The Rock Island County Health Department has opened the first Human Milk Depot for collecting breast milk donations in the Illinois Quad-Cities.

Janet Hill, chief operating officer, said the health department has partnered with Mothers’ Milk Bank of the Western Great Lakes to open the depot. Milk donated in the Quad-Cities will be distributed to hospitals throughout the region, to feed premature and sick babies, she said.

“Most hospitals that have neonatal intensive care units use donor milk, if babies don’t have access to mom’s milk, or if breast feeding is contraindicated because of medication use,” Mothers’ Milk Bank Executive Director Summer Kelly said. “These babies usually weigh less than four pounds. They’re really small babies and have underdeveloped, fragile (gastrointestinal) systems. So they’re too fragile to tolerate formula.”

When a mother’s milk is unavailable because of sickness, medication use or other complications, Kelly argued donated breast milk is vital to a premature baby’s health. In addition to supporting digestive health, she said human milk helps prevent disease.
The Mother’s Milk Bank of Iowa has been accepting donations in the Iowa Quad-Cities for years, but the Rock Island County depot will be the first center on the Illinois side, Hill said. The Rock Island County Health Department’s Women, Infants and Children (WIC) program will accept donations at the Moline Community Health Care clinic.

“The closest milk depots we have are in Peoria, Macomb and Rockford, so we don’t have anything really close to Moline or Rock Island,” Kelly said. “There was definitely a need in the Quad-Cities area. We want to make it more convenient for mothers to donate milk.”

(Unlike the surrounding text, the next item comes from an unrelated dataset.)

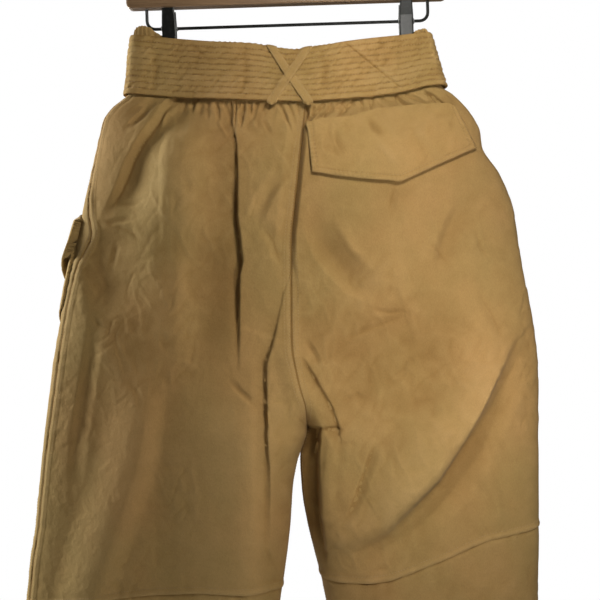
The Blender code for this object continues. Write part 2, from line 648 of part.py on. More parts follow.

Since opening three years ago, Kelly said the Mothers’ Milk Bank of the Western Great Lakes has opened 35 human milk depots throughout Illinois and Wisconsin. More than 970 women have donated, allowing the non-profit to distribute around 370,000 ounces of milk so far.

Kelly said once the Mothers’ Milk Bank receives a donation, it tests the milk, pasteurizes it, tests it again, then sends it out to hospitals. Around 80 percent of the donated milk is sent to 38 hospitals in Illinois and Wisconsin, while the other 20 percent is donated to outpatients.

Women interested in donating milk must complete a health screening and blood test, according to Hill.

Anyone interested in donating may call 563-327-2078 or 309-558-2881.

The Rock Island County Health Department’s WIC program also offers information about overcoming breastfeeding barriers, nutrition advice, check-in appointments between doctor visits, plus other assistance, for parents of children up to age 5, Hill said.

The groups will cut a ribbon on the new Human Milk Depot in Moline on Oct. 22, she said.